Valens GroWorks Corp Overview
Valens GroWorks is the largest third-party cannabis extraction company in Canada, with annual extraction capacity of 425,000 kilograms (936,964 pounds) of dried cannabis. (Source: “Valens Reports Record $8.8 Million in Revenue and Adjusted EBITDA of $2.0 Million in the Second Quarter of Fiscal 2019,” Valens GroWorks Corp, July 15, 2019.)
That capacity is expected to soar to over 1.0 million kilograms (2,204,623 pounds) once the company’s next phase of construction is completed in the first quarter of 2020.
This allows the Kelowna, British Columbia-based company to help some of the biggest names in the North American cannabis industry turn their pot into extracts.
Extracts and cannabis-infused products like edibles, beverages, topicals, oils, and tinctures, are the fastest growing segment of the cannabis industry.

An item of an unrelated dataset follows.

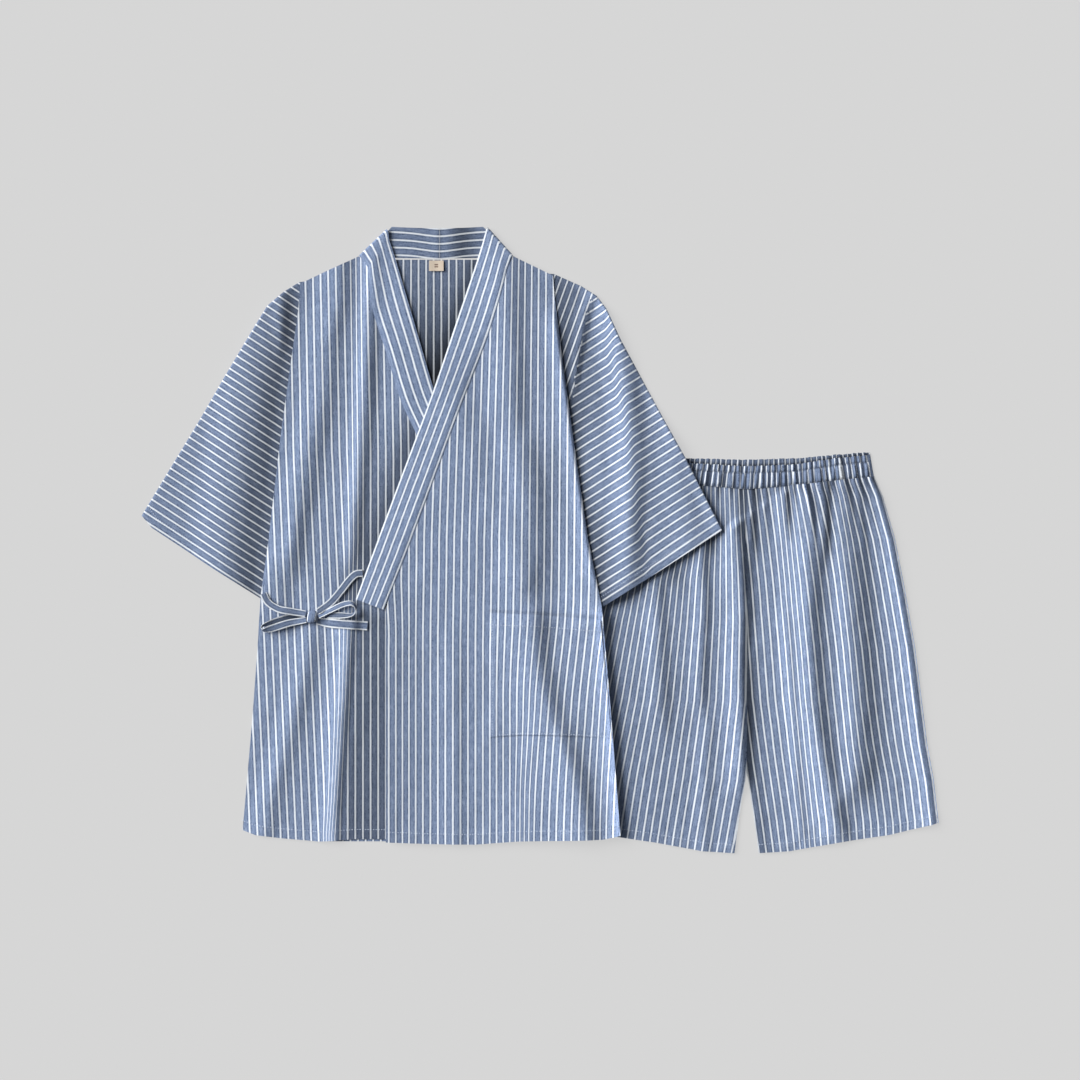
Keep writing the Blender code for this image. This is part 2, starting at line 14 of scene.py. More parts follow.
import bpy
import numpy as np
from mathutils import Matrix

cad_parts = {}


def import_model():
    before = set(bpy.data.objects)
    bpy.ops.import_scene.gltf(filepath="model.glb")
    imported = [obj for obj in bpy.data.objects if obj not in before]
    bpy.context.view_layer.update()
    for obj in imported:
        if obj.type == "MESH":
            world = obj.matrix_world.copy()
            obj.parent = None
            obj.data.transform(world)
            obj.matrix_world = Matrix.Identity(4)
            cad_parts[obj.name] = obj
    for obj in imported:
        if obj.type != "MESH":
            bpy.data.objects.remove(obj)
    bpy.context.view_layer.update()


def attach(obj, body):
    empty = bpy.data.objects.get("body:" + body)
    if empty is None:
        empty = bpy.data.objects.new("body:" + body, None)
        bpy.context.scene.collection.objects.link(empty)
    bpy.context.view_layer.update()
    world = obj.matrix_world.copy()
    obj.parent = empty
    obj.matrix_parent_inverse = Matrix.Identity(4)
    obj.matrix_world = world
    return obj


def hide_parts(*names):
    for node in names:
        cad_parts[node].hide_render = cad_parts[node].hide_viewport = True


Edge = Sequence[tuple[float, float]]
Colour = tuple[float, float, float, float]
Height = Callable[[np.ndarray, np.ndarray], np.ndarray]

MM = 0.001
BODY = "root"
UV_NAME = "cloth"
# point attribute that carries painted shade, and painted highlights where it is below 0
SHADE_NAME = "shade"

WALL = 1.2  # the room that one layer of cloth has in the frame
GAP = 0.45
SEAM = 0.35
LAYER = WALL + GAP
CLOTH = 0.62  # how thick the cloth itself is
REPEAT = 9.4  # from one white line to the next
UNIT = 10.0  # length of cloth for one unit along the lines in a UV map

log = logging.getLogger("jinbei")


class Slot(Enum):
    """Names of material slots."""

    COTTON = "striped_cotton"
    TIES = "tie_cotton"
    TAPE = "label_tape"


class Held(Enum):
    """How a sheet of cloth is held."""

    LAID = "laid"
    GATHERED = "gathered"
    FOLDED = "folded"


# ---------------------------------------------------------------- shader maths


class Signal:
    """A number that varies over a surface; an expression on it adds Math nodes."""

    def __init__(self, recipe: "Recipe", socket: bpy.types.NodeSocket) -> None:
        """Wraps one output socket of a recipe's tree."""
        self.recipe = recipe
        self.socket = socket

    def maths(self, operation: str, *values: object) -> "Signal":
        """Adds one Math node.

        Args:
            operation: The node's operation.
            *values: Its inputs in order, signals or plain numbers.

        Returns:
            The node's result.
        """
        settings = {"operation": operation}
        node = self.recipe.node("ShaderNodeMath", settings, dict(enumerate(values)))
        return Signal(self.recipe, node.outputs[0])

    def __add__(self, other: object) -> "Signal":
        """Sum."""
        return self.maths("ADD", self, other)

    __radd__ = __add__

    def __sub__(self, other: object) -> "Signal":
        """Difference."""
        return self.maths("SUBTRACT", self, other)

    def __rsub__(self, other: object) -> "Signal":
        """Difference from a plain number."""
        return self.maths("SUBTRACT", other, self)

    def __mul__(self, other: object) -> "Signal":
        """Product."""
        return self.maths("MULTIPLY", self, other)

    __rmul__ = __mul__

    def __truediv__(self, other: object) -> "Signal":
        """Quotient."""
        return self.maths("DIVIDE", self, other)

    def __abs__(self) -> "Signal":
        """Size without its sign."""
        return self.maths("ABSOLUTE", self)

    def part(self) -> "Signal":
        """What is left over the last whole number."""
        return self.maths("FRACT", self)

    def eased(self, start: float, end: float) -> "Signal":
        """0 at start and 1 at end with a soft curve between, in either direction."""
        values = {"Value": self, "From Min": start, "From Max": end}
        node = self.recipe.node("ShaderNodeMapRange", {"interpolation_type": "SMOOTHSTEP"}, values)
        return Signal(self.recipe, node.outputs["Result"])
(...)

Cannabis-infused products are legally available in some parts of the U.S., but they are only legally hitting the shelves in Canada in December.
It takes a lot of cannabis flower to create extractable products. The efficiency rate of extraction is just 12% to 26%, meaning that 100 grams of cannabis yields just 12 to 26 grams of cannabis oil. (Source: “Canada’s pot shortage could last 5 years amid edibles demand: Expert,” BNN Bloomberg, January 22, 2019.)
Valens has three wholly owned subsidiaries that conduct formulation, testing, extraction, and product development.
|VGWCF Stock Information|
|Market Cap||$387.9 Million|
|Shares Outstanding:||72.4 Million|
|50-Day Moving Average:||$3.04|
|200-Day Moving Average:||$2.52|
(Source: “Valens GroWorks Corp. (VGWCF),” Yahoo! Finance, last accessed July 17, 2019.)
Valens GroWorks stock has been bullish in 2019, hitting a new 52-week high on April 30, shortly after announcing record first-quarter financial results.
But that momentum hit a brick wall in May. The broader markets swooned, resulting in the worst May on Wall Street since 2010. Then June happened and the markets rebounded; it ended up being the best June on Wall Street since 1955.
The cannabis industry continues to struggle though. Valuations for most pot stocks are sky-high, weed companies are burning through tons of money, and the financials are not as exciting as cannabis CEOs have been promising. Probes by Health Canada into illegal growing have also created unexpected headwinds affecting the entire industry.
Valens, on the other hand, has been churning out record numbers and it continues to have a strong balance sheet.
Chart courtesy of StockCharts.com
Record Q2 Results
On July 15, Valens GroWorks announced that its revenue for the second quarter (ended May 31, 2019) was a record $8.8 million. (Source: Valens GroWorks Corp, op. cit.)
The company didn’t report any revenue in the second quarter of 2018, but the $8.8 million is a 296% increase from the record $2.2 million recorded in the first quarter of 2019.
Second-quarter 2019 gross profit was $5.1 million (58% of revenue), a sharp improvement from the $900,000 (38.3% of revenue) recorded in the first quarter of 2019.
Adjusted earnings before interest, tax, depreciation, and amortization (EBITDA) came in at $2.0 million (23% of revenue).
Valens continues to have a strong balance sheet, ending the quarter with cash, cash equivalents, and short-term investments of $65.6 million. The company also had a net working capital position of $76.3 million.
During the second quarter, Valens processed 8,547 kilograms (18,843 pounds) of dried cannabis and hemp biomass. That’s a 376% increase from the first quarter.
In the first 45 days of the third quarter (ended August 31), Valens had already processed 7,348 kilograms (16,200 pounds). As mentioned earlier, those numbers are expected to increase significantly.
Valens also announced three extraction agreements, with HEXO, Green Organic Dutchman Holdings Ltd (OTCMKTS:TGODF, TSE:TGOD) and the privately held Tantalus Labs.
The company also expanded the size and scope of its agreement with Tilray by 300% to 60,000 kilograms (132,277 pounds) per year. Tilray also added contract manufacturing services to the multi-year agreement.
Valens GroWorks Corp seems to be doing everything right. It moved into commercial production in the first quarter and has been reporting record results since then. It has significantly increased its production volumes, which helped it increase its efficiency targets and strengthen its gross margins.
The company increasing its production capacity will help it meet the growing demand for cannabis-infused products.
It’s doing all of this while still maintaining a strong balance sheet.
Valens has been developing a growing, sustainable business that will eventually be consistently profitable. That’s a rarity in the legal cannabis industry. And that should be good for VGWCF stock investors.